[WHAT IS BEING ASKED]:
The records follow. Print, word for word, the first line through the "# Millimetres. The origin" line.

===============

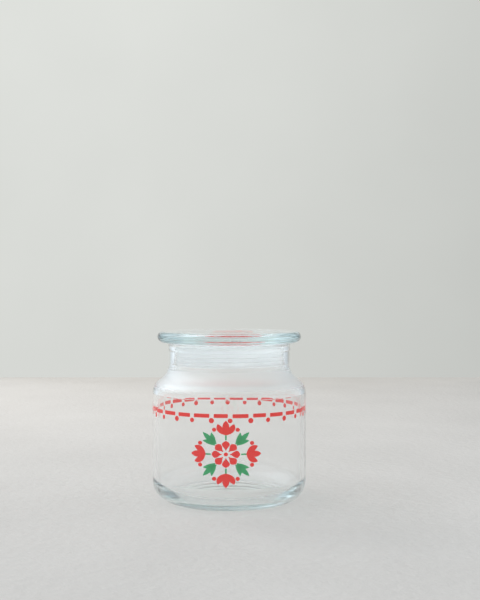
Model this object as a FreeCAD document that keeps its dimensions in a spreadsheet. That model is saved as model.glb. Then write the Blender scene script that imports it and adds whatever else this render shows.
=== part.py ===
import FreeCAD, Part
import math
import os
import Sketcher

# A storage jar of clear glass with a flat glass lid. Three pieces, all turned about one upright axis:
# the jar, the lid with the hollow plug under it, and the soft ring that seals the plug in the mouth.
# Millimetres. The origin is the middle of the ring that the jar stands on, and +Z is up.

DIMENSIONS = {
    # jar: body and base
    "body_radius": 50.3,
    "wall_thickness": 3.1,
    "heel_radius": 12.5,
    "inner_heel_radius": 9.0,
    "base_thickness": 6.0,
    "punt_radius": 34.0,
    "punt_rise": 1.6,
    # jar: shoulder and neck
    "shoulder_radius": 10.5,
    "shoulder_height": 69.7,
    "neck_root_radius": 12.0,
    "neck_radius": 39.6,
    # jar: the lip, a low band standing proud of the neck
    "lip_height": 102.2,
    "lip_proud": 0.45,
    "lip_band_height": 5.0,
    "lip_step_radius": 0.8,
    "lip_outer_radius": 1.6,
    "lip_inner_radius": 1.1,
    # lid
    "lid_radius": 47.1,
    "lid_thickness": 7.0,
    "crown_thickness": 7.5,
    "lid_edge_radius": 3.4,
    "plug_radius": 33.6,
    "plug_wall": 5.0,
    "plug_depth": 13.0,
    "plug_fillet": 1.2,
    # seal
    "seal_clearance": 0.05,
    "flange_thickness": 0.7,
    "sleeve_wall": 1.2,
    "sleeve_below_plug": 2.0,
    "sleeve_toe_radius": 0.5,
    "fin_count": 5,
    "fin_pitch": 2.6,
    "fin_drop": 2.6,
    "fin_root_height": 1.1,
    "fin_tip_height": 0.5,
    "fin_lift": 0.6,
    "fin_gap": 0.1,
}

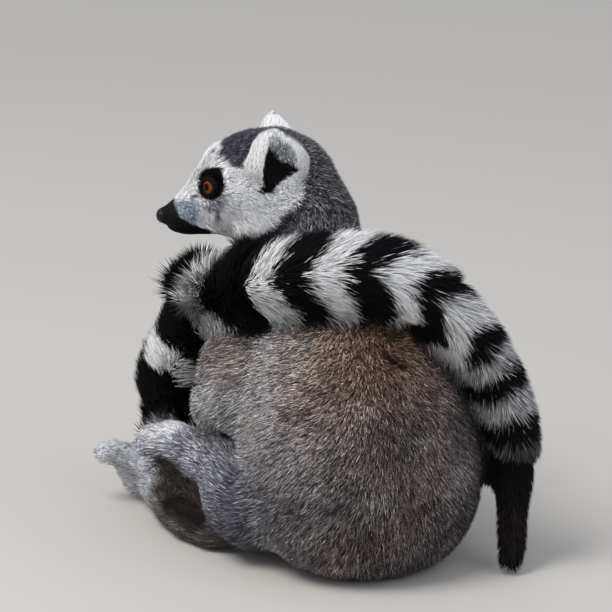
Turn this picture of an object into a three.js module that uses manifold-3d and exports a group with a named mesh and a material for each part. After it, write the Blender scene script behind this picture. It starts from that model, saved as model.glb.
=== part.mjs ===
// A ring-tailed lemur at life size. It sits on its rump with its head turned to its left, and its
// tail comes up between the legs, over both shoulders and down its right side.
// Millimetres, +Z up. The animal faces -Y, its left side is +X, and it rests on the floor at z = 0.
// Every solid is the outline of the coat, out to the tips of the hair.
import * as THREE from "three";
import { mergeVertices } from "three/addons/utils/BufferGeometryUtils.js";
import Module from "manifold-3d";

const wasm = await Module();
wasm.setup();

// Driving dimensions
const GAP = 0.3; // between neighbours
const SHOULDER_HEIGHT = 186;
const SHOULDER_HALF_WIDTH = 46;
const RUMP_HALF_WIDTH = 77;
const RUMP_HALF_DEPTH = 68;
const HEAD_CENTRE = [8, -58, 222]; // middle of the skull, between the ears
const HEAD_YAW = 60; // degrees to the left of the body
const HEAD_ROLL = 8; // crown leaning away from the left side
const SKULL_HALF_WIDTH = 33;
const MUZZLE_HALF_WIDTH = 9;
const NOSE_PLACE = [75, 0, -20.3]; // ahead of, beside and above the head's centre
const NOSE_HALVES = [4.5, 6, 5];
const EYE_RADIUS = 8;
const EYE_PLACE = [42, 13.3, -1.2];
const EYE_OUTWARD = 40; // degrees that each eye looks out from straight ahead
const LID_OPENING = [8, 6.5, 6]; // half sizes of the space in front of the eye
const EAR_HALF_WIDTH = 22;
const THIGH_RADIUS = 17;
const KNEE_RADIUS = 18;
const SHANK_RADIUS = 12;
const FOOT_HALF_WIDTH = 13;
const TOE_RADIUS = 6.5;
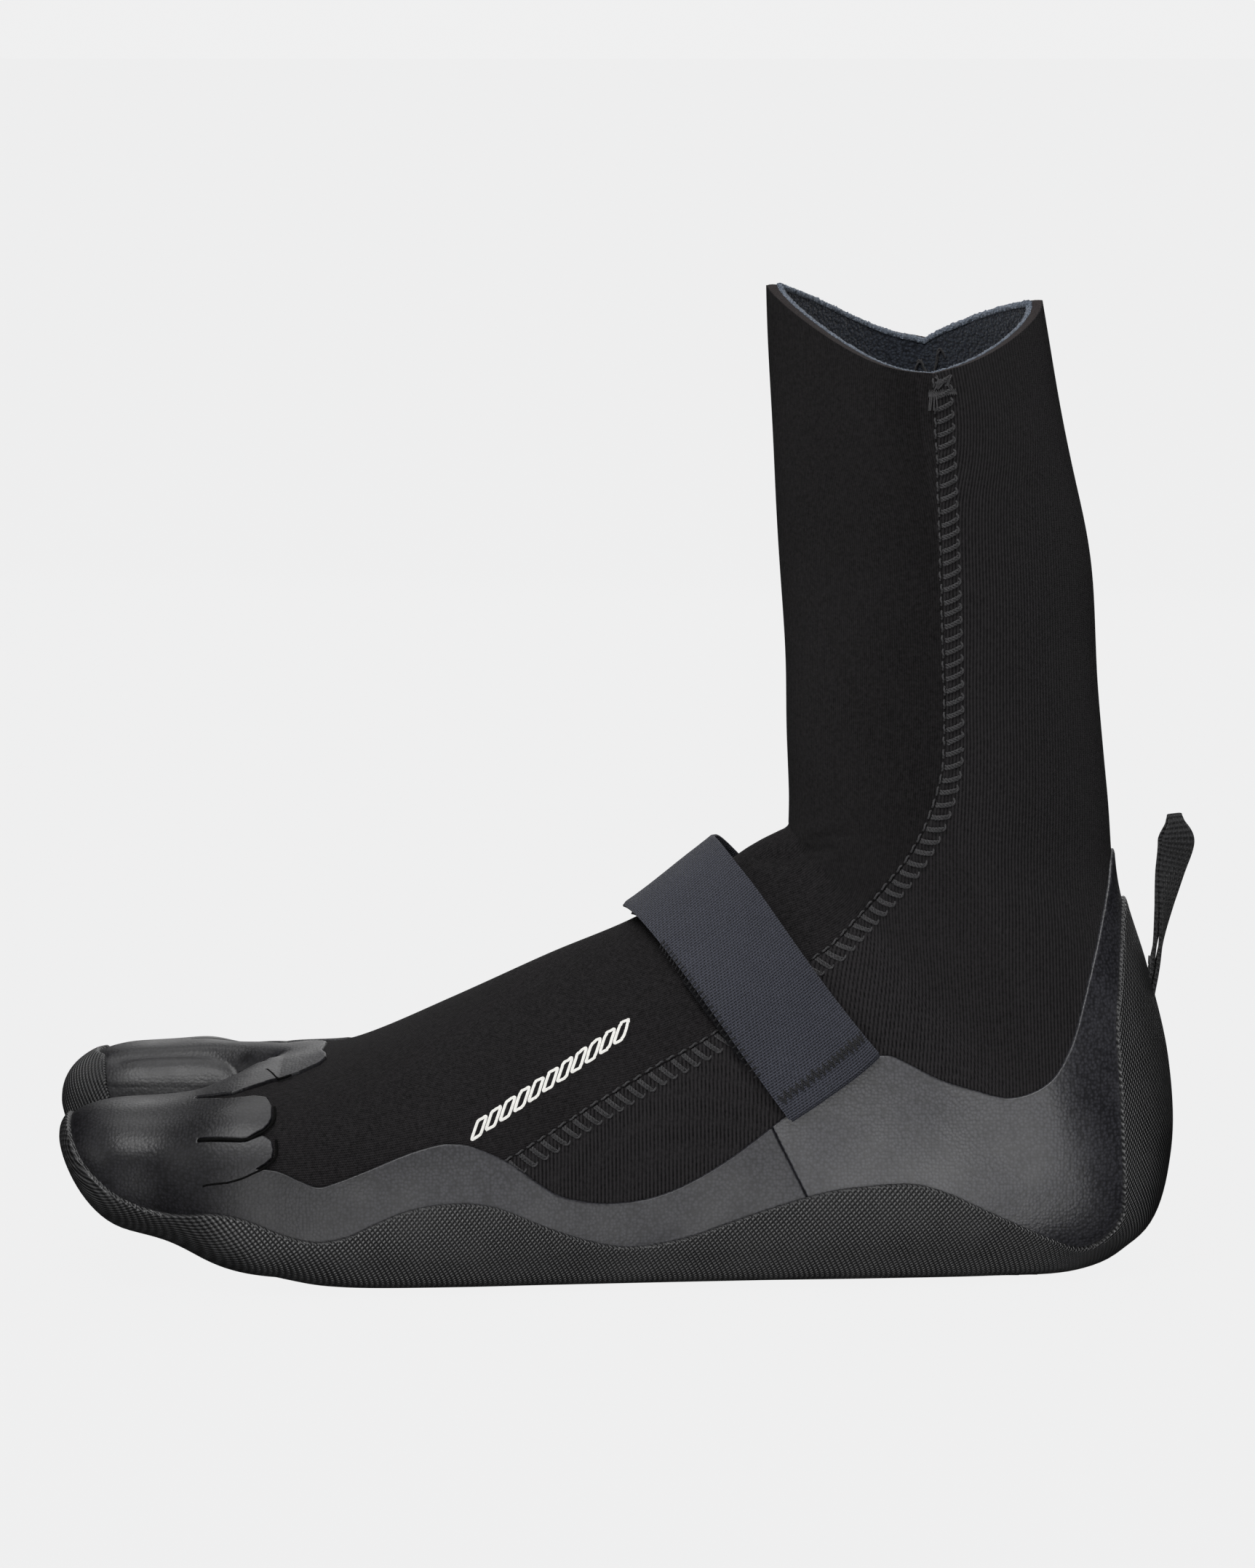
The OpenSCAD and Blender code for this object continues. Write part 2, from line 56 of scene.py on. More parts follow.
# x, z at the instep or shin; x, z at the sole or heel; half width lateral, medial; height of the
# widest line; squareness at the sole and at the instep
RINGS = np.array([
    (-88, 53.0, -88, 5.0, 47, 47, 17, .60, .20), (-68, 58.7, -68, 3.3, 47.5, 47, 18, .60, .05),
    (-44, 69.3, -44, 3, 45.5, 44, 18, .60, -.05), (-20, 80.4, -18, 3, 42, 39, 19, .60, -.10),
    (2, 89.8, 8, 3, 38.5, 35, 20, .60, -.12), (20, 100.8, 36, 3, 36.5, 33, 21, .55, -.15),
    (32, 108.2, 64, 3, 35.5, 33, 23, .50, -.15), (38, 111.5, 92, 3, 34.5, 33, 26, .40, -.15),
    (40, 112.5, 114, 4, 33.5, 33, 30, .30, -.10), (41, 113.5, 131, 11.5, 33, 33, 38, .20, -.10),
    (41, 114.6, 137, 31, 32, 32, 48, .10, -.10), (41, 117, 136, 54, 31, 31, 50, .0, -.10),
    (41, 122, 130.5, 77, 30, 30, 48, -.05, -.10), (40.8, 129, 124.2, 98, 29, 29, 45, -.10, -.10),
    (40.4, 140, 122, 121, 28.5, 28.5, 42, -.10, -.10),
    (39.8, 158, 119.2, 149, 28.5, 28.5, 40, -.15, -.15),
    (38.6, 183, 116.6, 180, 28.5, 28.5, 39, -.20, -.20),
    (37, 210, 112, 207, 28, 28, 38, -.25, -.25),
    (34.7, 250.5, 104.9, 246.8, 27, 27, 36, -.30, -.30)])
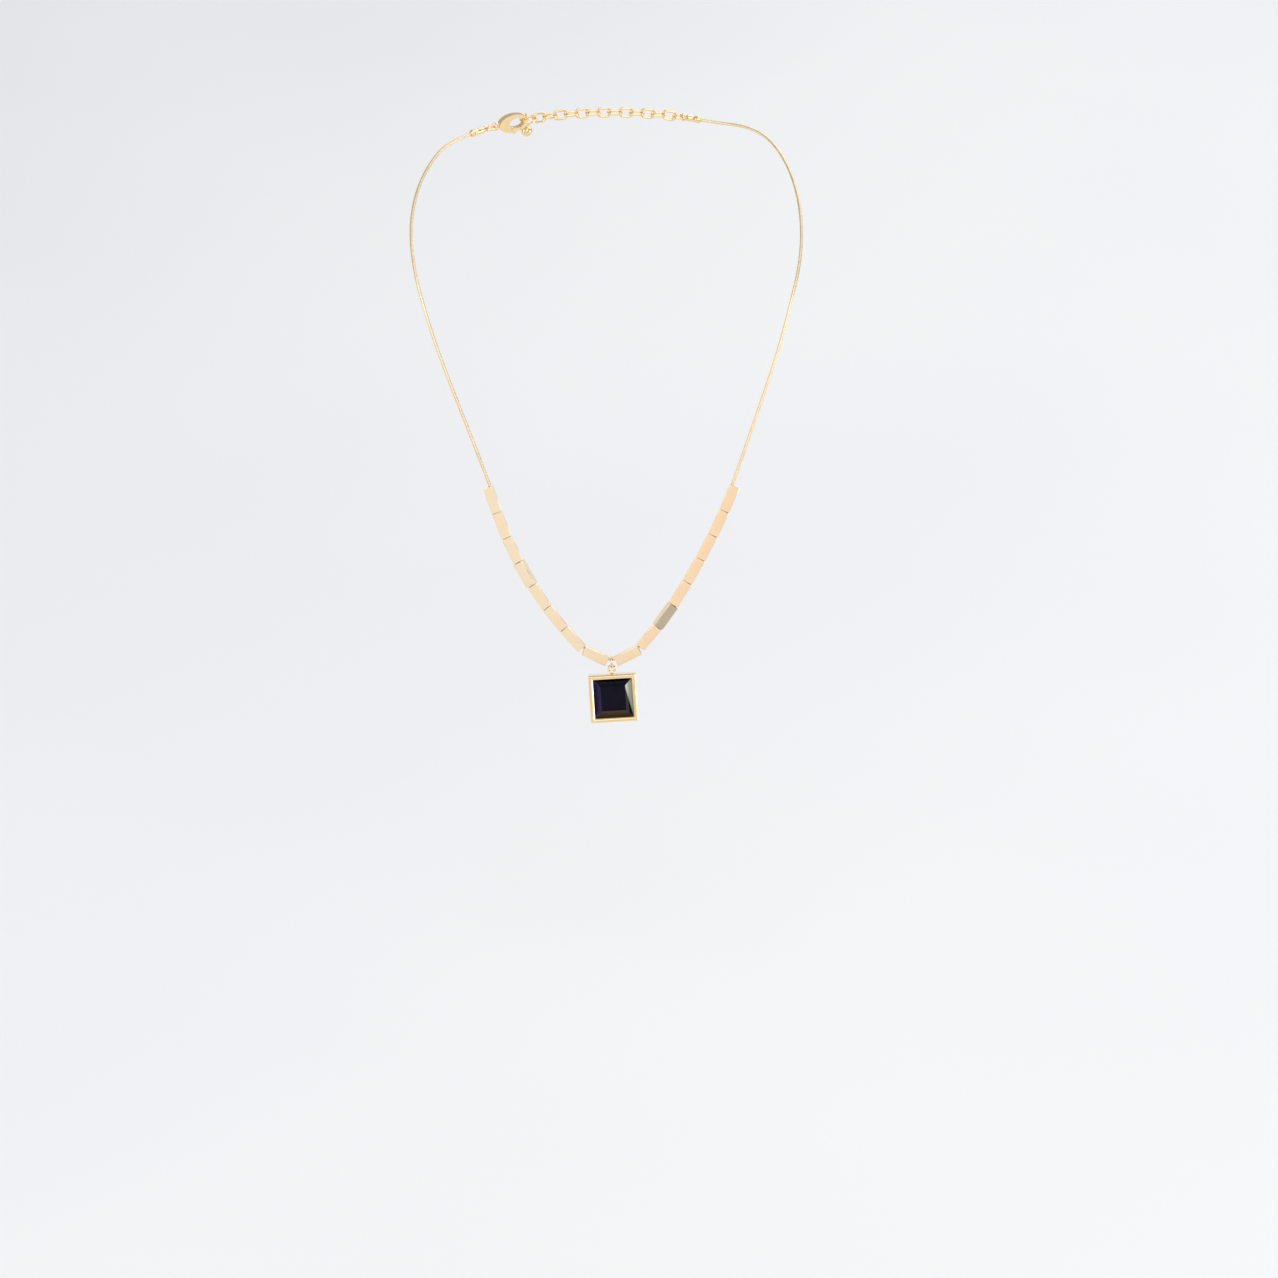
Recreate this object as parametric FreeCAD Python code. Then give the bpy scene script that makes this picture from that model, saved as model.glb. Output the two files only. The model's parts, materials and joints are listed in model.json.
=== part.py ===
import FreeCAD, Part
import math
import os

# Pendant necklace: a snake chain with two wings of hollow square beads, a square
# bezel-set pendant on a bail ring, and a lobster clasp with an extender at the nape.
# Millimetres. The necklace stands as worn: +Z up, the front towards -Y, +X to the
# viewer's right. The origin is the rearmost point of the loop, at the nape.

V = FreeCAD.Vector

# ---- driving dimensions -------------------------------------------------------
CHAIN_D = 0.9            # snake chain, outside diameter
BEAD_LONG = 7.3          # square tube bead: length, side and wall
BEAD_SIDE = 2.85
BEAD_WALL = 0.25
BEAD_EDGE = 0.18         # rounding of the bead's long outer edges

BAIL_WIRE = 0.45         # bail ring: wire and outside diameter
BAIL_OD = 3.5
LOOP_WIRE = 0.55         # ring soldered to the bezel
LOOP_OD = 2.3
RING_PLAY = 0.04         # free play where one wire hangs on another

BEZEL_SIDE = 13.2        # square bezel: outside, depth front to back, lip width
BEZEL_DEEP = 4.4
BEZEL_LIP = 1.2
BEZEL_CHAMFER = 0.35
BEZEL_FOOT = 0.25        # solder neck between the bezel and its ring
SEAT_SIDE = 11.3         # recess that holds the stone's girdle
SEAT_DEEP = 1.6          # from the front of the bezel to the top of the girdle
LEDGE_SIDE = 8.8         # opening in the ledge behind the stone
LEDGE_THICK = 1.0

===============

[ANSWER TO THIS EXERCISE]:
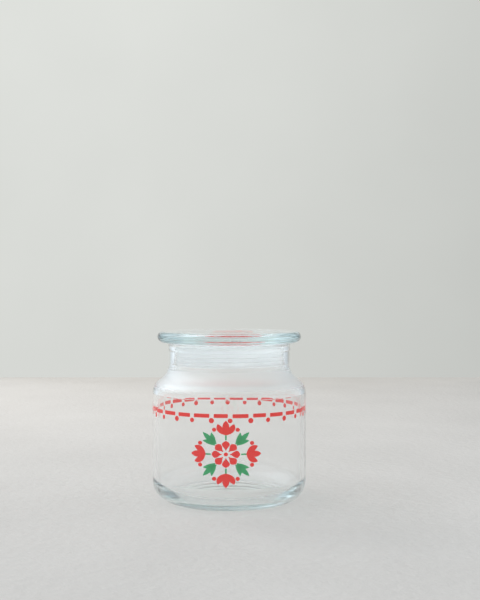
Model this object as a FreeCAD document that keeps its dimensions in a spreadsheet. That model is saved as model.glb. Then write the Blender scene script that imports it and adds whatever else this render shows.
=== part.py ===
import FreeCAD, Part
import math
import os
import Sketcher

# A storage jar of clear glass with a flat glass lid. Three pieces, all turned about one upright axis:
# the jar, the lid with the hollow plug under it, and the soft ring that seals the plug in the mouth.
# Millimetres. The origin is the middle of the ring that the jar stands on, and +Z is up.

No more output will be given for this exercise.